Months on, it seems like other festivals are listening—and a positive trend may be evolving. After a Change.org petition was launched (and subsequently received its 65 votes), founder Daniel W. Round said that the mega-festival contacted him, saying that they were banning the sale of headdresses.

“I have just spoken with someone at the Glastonbury festival office—they got in touch to inform me that the festival has decided to ban the sale of headdresses from next year!,” he wrote, in a update. “See the updated list of products/services that traders cannot sell on site.

“Our petition, small in numbers but passionate in support, pushed this issue right up to Emily Eavis, and she listened. From next year, alongside candle flares and flags, Native American style headdresses will not be on sale at Glasto stalls.”

Kudos to Round, Glastonbury, and everyone who supported the petition. While their statement wasn’t as bold as Bass Coast’s—which banned wearing war bonnets outright—it’s important to remember the scale of Glastonbury: It’s one of the biggest music festivals in the world: Kate Bush and Oasis are rumoured to headline next year’s edition, while 2014’s edition of the festival featured everyone from Arcade Fire to Jack White to Four Tet to Richie Hawtin. Indeed, for Glastonbury, banning headdresses is an important statement.

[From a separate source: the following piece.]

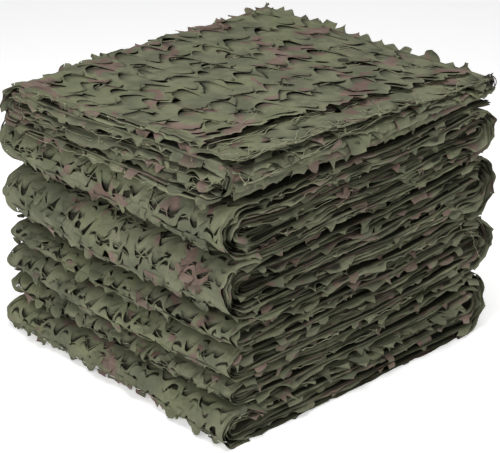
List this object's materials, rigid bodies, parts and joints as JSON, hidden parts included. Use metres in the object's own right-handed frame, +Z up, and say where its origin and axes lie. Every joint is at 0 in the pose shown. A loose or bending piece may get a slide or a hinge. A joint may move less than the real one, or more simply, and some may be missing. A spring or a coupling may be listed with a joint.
{
  "type": "folded camouflage net",
  "caption": "Large leaf-cut camouflage net, folded into a square pile of flat packets of its layers, for covering and screening.",
  "frame": {"origin": "under the middle of the pile, on the surface it rests on", "axes": "+Z up; +X along the sides that show the layers' edges; +Y away from the front, where the top packet's two free edges lie"},
  "size_m": [0.6186, 0.5582, 0.4702],
  "materials": {
    "leaf_cut_cloth": "matt woven cloth in olive green with brown patches, cut into leaf shaped tongues",
    "border_twine": "matt twisted twine, yellow green"
  },
  "bodies": {
    "root": {"net_cloth": "leaf_cut_cloth", "border_cord": "border_twine"}
  },
  "joints": []
}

It’s encouraging, too, to see festivals in the U.K. adopt a struggle that they could’ve painted as a North American issue. “There has long been consensus among indigenous civil rights activists in North America about the wearing of headdresses by non-Natives—that it is an offensive and disrespectful form of cultural appropriation, that it homogenizes diverse indigenous peoples, and that it perpetuates damaging, archaic and racist stereotypes,” the Change.org petition writes.

The message is loud and clear: It doesn’t matter if you’re in Canada, the U.S., or the U.K.—cultural appropriation is shitty, no matter where you live.